Halperin represented to the bankruptcy court that he had no previous connection to the debtor. He provided an interim bill for $176,000, reduced to $140,000 in the final bill. These fees were characterized as strikingly high in the colloquy with counsel in bankruptcy court. The claimed $40,000 prepetition fee portion charged for services rendered between April 25 and May 29 is quite substantial. Halperin's undisclosed conflict of interest and failure to disclose his representation of the Deckers deprived him of any equitable claim to a retention of the fees for prepetition services. In re Maui 14K, Ltd., 133 B.R. 657, 659-61 (Bankr.D. Haw. 1991); In re Plaza Hotel Corp., 111 B.R. 882, 883-84 (Bankr.E.D. Cal. 1990). He did not come to equity with clean hands. Henry L. McClintock, Principles of Equity 59-69 (2d ed. 1948).

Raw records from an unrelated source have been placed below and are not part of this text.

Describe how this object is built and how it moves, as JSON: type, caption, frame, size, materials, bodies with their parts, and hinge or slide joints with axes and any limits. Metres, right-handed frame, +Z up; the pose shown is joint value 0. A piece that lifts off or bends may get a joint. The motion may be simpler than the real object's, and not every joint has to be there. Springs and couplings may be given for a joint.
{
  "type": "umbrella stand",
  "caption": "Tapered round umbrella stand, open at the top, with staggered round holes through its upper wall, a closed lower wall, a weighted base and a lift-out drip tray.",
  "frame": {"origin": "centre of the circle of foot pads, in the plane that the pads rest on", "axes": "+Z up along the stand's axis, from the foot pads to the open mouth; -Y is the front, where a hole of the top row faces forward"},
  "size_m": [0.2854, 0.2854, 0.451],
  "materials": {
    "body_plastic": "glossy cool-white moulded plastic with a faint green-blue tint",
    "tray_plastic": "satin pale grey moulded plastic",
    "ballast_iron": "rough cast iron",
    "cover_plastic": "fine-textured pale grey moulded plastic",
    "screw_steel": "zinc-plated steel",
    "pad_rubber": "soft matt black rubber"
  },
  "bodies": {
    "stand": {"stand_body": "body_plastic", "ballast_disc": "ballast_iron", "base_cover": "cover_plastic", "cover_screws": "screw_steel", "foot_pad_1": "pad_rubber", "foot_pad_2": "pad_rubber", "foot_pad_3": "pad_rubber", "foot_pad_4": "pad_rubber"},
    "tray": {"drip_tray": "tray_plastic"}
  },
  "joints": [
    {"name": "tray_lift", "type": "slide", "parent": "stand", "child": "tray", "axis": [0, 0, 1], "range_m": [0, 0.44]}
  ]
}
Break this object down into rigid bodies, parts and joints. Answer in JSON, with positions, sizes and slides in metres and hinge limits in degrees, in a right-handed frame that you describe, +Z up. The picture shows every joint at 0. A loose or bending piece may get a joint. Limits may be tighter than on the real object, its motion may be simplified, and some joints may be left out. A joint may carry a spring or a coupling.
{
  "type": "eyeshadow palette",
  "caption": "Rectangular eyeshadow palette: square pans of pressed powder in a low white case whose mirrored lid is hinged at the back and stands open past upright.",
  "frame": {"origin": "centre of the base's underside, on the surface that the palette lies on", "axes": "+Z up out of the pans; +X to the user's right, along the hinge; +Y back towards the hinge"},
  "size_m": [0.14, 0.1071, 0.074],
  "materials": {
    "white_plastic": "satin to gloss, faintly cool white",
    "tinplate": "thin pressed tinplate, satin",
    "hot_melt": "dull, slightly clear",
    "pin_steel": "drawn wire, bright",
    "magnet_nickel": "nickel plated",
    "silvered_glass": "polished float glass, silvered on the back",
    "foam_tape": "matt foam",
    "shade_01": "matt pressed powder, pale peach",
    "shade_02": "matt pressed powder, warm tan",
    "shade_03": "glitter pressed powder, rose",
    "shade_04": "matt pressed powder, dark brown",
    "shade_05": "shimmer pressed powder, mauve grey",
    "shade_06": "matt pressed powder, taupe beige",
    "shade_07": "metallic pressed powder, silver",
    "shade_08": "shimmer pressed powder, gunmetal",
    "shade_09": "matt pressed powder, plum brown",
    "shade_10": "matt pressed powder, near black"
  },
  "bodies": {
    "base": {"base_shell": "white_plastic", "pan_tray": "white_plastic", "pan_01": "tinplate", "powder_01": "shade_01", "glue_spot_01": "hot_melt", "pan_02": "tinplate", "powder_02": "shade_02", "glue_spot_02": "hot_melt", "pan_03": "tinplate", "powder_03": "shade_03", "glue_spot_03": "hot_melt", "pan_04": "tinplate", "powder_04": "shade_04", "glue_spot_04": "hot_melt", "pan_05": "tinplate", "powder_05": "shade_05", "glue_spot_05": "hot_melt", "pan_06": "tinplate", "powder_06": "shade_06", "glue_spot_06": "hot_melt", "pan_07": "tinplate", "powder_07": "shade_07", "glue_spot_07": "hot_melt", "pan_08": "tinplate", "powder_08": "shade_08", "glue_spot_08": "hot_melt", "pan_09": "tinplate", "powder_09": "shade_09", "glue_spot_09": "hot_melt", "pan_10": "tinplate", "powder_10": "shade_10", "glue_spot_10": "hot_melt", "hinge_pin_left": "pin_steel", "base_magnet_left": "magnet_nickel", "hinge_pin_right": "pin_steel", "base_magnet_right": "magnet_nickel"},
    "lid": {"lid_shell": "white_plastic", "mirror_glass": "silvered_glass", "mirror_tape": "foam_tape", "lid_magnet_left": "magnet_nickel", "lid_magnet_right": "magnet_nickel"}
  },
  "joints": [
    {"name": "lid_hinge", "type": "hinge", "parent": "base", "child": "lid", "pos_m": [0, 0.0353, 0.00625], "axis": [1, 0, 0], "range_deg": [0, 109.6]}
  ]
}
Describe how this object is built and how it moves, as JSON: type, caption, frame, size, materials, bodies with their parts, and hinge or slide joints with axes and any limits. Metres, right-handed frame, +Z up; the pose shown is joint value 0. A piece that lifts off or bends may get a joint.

Halperin also argues for a quantum meruit award of those attorney fees barred as a matter of law by his failure to obtain prior court approval. As a general rule the equitable remedy of quantum meruit cannot be available where the fees are barred by law under the bankruptcy rules. In re Shirley, 134 B.R. 940, 944-45 (9th Cir. BAP 1992) (noting that allowing attorney to recover under quantum meruit and other state law theories would void bankruptcy code and rules requiring court approval of employment). Halperin is in no position to claim an exception to this rule, if there is one, because of his unclean hands, that is, his nondisclosure of his material and substantial conflict of interests.